I feel like the type of music that you find in Disney movies is similar to that of the musicals that I grew up doing. Not all of them. I mean, Alan Menken music is not Rodgers and Hammerstein, or Sondheim, for that matter. But I think because so much of my life and so much of my opinion of singing and of music has been influenced by Disney movies, I kind of felt at home doing it, a little bit.

Is hearing your own voice in an animated film the ultimate version of hearing it on an answering machine?

Yeah, it is. Totally. A hundred percent. And Mandy and I have been doing press, and people were asking her, like, "How do you feel?" And she goes, "Oh, I heard it, and my voice sounds so shrill. But Zach's got this classic Disney hero voice." And I'm like, "What, are you, crazy?" I sound like I'm Seinfeld. I sound like I'm just nasally. And I don't feel like I sound good on the thing. And I think she sounds fantastic. And I'm in love with Rapunzel. And I feel like I should hate myself for that--like, she's a cartoon. Like I feel weird, you know? And she's seventeen/eighteen! But how do you get over the freckles and the giant green eyes? She's gorgeous! I don't know. It's true, right? It's almost like this cool "classic Disney meets anime" a little bit. But not crazy, over-the-top anime. Like the big eye thing really gets me. I don't know.

And it's all combined with Mandy's voice...

Well that's what I'm saying, though! I mean, she really brings that kind of...I don't know Mandy that well, but from what I've come to know about Mandy, she's a very classy girl. And I think that there's a real purity and wholesomeness and love and love of life that is in Rapunzel that all comes through her voice. And I think she does a fantastic job.

When did you meet her for the first time?

When we did the duet. Which was, like, halfway through already doing the movie. And then we never went back to record together after. [But] we got to sing together, which was incredibly beneficial, and, I think, integral. Because it's a very emotional thing, and you've got to harmonize together, and you're hoping that two people are in sync to do something like that. [laughs] So I was glad that we were able to work that out. But again, that was like two days.



Did you recognize any of your own mannerisms in the animation of Flynn?

I don't know...You know, Mandy was talking about how in one of the scenes where she's crying, she kind of put her hand up on her face when she was recording it, and then that actually made the movie.

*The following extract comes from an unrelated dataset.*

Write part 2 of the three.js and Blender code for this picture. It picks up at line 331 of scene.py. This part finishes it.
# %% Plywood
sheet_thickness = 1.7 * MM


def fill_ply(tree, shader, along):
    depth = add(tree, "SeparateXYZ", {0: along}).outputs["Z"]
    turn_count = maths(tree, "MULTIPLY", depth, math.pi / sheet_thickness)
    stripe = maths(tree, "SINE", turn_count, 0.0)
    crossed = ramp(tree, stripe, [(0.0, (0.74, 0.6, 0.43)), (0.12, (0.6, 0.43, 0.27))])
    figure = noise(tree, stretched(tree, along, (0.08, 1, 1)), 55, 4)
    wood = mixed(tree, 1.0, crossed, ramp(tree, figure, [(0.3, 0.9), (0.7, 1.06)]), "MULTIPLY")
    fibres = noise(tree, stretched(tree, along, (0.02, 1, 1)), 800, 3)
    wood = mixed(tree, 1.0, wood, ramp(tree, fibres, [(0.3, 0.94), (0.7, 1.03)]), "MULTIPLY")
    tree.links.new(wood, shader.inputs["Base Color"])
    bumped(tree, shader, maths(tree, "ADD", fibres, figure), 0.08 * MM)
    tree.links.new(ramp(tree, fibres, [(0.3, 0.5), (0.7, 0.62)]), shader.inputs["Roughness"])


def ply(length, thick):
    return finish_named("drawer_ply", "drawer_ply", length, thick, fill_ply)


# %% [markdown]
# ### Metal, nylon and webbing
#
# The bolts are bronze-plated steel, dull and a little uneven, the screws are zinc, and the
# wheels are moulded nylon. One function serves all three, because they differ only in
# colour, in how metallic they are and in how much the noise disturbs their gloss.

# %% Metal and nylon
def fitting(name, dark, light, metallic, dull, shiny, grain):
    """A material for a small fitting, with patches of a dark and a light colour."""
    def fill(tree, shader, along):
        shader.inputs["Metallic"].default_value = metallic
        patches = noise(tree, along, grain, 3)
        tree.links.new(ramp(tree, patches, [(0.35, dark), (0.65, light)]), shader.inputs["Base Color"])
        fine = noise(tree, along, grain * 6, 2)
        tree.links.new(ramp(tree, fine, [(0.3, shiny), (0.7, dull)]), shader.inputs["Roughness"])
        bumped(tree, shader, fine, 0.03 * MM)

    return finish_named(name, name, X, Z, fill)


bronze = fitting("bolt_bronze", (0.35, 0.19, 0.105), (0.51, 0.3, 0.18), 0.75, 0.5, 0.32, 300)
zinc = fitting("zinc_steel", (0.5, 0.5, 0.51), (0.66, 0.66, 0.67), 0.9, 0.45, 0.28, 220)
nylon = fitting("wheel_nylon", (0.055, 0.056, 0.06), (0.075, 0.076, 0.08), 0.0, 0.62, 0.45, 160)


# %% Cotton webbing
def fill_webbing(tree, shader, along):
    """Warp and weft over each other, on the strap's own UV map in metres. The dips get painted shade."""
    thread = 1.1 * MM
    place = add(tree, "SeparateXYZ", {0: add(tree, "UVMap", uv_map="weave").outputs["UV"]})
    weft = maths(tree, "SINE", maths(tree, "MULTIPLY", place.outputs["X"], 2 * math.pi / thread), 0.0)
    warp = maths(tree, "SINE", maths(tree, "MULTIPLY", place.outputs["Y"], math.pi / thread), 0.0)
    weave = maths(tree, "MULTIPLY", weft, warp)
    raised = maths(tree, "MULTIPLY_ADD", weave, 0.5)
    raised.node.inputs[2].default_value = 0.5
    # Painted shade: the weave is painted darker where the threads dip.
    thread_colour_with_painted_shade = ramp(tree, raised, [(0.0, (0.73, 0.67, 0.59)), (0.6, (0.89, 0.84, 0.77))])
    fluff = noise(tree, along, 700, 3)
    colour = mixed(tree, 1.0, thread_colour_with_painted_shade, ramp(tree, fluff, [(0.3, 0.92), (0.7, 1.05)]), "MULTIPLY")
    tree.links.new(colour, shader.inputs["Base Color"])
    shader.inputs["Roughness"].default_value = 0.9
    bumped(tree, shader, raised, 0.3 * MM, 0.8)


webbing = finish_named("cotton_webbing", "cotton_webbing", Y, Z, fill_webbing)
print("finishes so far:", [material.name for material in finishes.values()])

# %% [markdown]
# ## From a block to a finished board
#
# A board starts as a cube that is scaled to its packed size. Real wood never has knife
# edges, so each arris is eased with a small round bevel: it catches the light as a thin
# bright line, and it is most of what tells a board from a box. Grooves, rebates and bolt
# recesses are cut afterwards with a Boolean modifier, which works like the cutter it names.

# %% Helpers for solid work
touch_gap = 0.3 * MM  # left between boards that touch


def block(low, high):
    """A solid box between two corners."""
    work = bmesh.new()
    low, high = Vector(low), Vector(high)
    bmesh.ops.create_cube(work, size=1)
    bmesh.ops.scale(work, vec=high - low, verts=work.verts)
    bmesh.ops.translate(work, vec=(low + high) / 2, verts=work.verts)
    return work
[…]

And I would imagine it's very trippy, because then it's like, "Wait, that was me, I did that! Why did I do that?" I can't really specifically look at any one thing. But maybe that's just because I consider myself to be a walking cartoon anyway, so I just assumed that whatever I did is probably what they were going to do anyway--you know, a lot of gesticulating. [jokes] Fighting Maximus. I did a lot of that. I brought in a horse. It was incredible.

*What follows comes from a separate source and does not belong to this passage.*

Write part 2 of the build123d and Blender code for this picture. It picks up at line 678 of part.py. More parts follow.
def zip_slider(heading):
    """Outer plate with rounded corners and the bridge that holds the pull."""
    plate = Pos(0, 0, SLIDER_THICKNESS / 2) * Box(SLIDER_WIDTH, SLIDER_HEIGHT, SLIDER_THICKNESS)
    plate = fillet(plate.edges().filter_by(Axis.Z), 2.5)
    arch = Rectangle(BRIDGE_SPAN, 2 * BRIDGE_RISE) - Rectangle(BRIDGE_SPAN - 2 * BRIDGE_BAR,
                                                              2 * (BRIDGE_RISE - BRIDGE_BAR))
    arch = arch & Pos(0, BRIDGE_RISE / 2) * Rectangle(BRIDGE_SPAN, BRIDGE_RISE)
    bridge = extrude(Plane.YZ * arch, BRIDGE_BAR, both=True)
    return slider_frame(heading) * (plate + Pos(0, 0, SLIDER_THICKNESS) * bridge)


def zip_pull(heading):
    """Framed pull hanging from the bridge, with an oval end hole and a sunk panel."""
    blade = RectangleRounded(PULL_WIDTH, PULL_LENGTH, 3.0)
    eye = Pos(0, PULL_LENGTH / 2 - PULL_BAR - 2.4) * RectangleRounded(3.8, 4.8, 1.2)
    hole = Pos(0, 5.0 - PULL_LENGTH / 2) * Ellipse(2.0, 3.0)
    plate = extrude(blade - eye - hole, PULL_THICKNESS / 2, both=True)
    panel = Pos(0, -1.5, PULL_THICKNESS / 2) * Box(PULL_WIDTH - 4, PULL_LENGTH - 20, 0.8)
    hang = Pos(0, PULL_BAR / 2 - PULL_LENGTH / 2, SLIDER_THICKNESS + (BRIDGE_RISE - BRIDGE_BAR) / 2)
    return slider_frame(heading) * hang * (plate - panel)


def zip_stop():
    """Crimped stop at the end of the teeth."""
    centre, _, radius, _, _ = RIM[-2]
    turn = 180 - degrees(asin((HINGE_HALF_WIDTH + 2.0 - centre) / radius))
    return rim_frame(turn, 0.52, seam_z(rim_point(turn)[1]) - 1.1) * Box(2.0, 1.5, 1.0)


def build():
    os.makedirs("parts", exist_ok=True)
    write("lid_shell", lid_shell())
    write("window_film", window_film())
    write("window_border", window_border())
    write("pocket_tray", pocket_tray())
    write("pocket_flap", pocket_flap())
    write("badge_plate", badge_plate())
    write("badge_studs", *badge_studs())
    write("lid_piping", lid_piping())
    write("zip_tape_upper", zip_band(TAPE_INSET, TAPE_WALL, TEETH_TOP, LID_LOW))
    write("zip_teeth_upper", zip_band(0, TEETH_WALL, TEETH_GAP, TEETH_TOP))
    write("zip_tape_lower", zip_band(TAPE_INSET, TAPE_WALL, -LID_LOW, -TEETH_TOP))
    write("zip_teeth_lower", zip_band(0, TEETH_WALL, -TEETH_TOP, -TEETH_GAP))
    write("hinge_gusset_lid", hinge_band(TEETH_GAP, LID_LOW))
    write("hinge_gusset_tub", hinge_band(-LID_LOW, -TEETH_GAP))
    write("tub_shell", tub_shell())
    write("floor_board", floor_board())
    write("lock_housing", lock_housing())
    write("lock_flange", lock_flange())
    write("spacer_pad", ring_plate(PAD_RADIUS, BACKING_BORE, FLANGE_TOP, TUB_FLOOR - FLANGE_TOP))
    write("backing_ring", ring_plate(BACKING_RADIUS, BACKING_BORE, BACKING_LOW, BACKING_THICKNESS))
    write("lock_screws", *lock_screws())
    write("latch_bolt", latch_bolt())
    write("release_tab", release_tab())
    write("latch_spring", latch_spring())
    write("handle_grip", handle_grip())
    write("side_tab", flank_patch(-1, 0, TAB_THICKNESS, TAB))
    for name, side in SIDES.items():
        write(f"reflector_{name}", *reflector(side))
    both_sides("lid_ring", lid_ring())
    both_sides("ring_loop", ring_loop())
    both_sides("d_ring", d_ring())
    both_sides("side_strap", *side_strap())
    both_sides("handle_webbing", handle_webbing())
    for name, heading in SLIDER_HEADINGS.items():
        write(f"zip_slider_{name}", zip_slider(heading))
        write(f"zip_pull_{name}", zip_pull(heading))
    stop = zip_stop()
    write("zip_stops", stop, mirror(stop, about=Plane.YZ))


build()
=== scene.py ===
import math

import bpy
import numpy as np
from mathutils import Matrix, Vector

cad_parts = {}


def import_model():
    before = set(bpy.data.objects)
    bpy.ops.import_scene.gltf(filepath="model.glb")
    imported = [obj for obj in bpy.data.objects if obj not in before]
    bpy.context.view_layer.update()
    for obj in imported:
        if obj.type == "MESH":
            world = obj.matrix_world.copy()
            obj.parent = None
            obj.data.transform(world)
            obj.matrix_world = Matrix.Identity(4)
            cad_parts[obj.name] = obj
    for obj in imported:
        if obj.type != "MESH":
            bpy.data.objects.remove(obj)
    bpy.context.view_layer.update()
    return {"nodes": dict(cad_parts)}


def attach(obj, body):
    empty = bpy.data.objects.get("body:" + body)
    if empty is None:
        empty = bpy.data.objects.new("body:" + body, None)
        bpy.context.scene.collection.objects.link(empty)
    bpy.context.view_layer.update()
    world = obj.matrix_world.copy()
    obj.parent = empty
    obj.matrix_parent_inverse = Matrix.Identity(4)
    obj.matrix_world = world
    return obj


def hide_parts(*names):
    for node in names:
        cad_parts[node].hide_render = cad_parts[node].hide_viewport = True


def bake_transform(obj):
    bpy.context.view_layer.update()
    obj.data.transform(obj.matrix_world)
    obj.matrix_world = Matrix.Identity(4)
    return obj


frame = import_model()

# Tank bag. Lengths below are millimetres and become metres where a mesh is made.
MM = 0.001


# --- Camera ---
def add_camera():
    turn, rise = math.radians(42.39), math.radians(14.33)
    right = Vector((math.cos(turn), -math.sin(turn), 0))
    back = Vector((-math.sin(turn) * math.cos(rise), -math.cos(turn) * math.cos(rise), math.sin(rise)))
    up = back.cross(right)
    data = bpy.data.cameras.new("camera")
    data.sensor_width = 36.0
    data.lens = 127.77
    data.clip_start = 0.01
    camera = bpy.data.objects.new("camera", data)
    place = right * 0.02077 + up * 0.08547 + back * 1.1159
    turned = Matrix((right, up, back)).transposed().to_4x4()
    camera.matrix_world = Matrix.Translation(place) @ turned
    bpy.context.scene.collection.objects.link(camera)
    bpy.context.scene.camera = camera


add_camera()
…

What are some of your favorite Flynn moments in the film?

You know, I always respond a lot to the comedic stuff more than anything, I guess. I love all the fights with Max. You know, the whole interaction with Maximus is just great to me--struggling over the satchel and hiding from him and being tracked by him, and later on, our whole moment where he's there for me and I'm like, "We've just been misunderstanding each other this whole time..." And all the physical comedy that happens. That stuff is tough to record to the extent that it's not really specific. It's a lot of just efforts, you know? [makes a variety of cartoony sounds]. Ridiculous, but, again, that's kind of fun, too.

Did you get to improvise much in the Flynn/Maximus scenes? I'm thinking specifically of the moment where they're sword fighting and Flynn says, "You should know that this is the strangest thing I've ever done!"

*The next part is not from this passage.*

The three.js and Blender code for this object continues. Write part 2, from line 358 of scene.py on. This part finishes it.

I'm pretty sure it was scripted. Or it was very similar to that. So if anything, I might have strayed a little bit from it. I think it was probably scripted, though, because I remember reading that and thinking it was really, really funny.

What did you think of the big scene with the floating lanterns?

Epic, right?

...That's it?

[laughs] I'm a man of few words, can't you tell?

Have you gotten a chance to see the finished film yet?

I did, yeah. We didn't get to see the 3D, though. We saw the 2D...It was awesome. I mean, the 2D's great, so if the 2D holds up that well, I can only imagine the 3D's going to be even more spectacular. And knowing that they always intended on doing it in 3D...It works well for animation. It works better for animation than anything else because you can really go in there and tweak it and make it right. But I think they have to go in there knowing full on that they're going to do that. Otherwise, you end up with, like, Clash of the Titans. I mean, not to knock anybody, but it's a bummer. It's like, don't be selling something that's not really, truly there, that you just did in post later on. Because I'd rather go to a 2D version and actually appreciate it more than feel like I'm looking through this glazed fog the whole time. It's just not as great, you know? And I think it also hurts 3D as a medium in general. If Hollywood really wants people to jump on the 3D wagon, I think they really gotta do it right or don't do it at all. And I'm excited that Tangled was always envisioned to be that, and it's not just an afterthought.

Did you record more lines as Flynn for video games and other tie-in products?

Oh, yeah. In fact, that was an interesting story. There's all kinds of different video game versions of it, right? There's, like, the LeapFrog kid version and the VTech version...So we'd do a lot of those different things. But the big Xbox 360 version that they're going to do...I was in Europe. I was in Paris on vacation, and I get a call saying, "Hey, if you're going to do the voice for the video game and not have somebody stand in for you, you have to do it right now and you have to do it in Paris." So I went to a studio in Paris with two technicians that spoke as little English as I spoke French (and that's very little). And we plugged through the whole video game on like a delayed live telephone call to Chicago or wherever it was that we were talking to. [laughs] Very, very interesting and surreal. But it was super cool.

Thanks for your time.

Hey, thank you, guys! Good to see you all.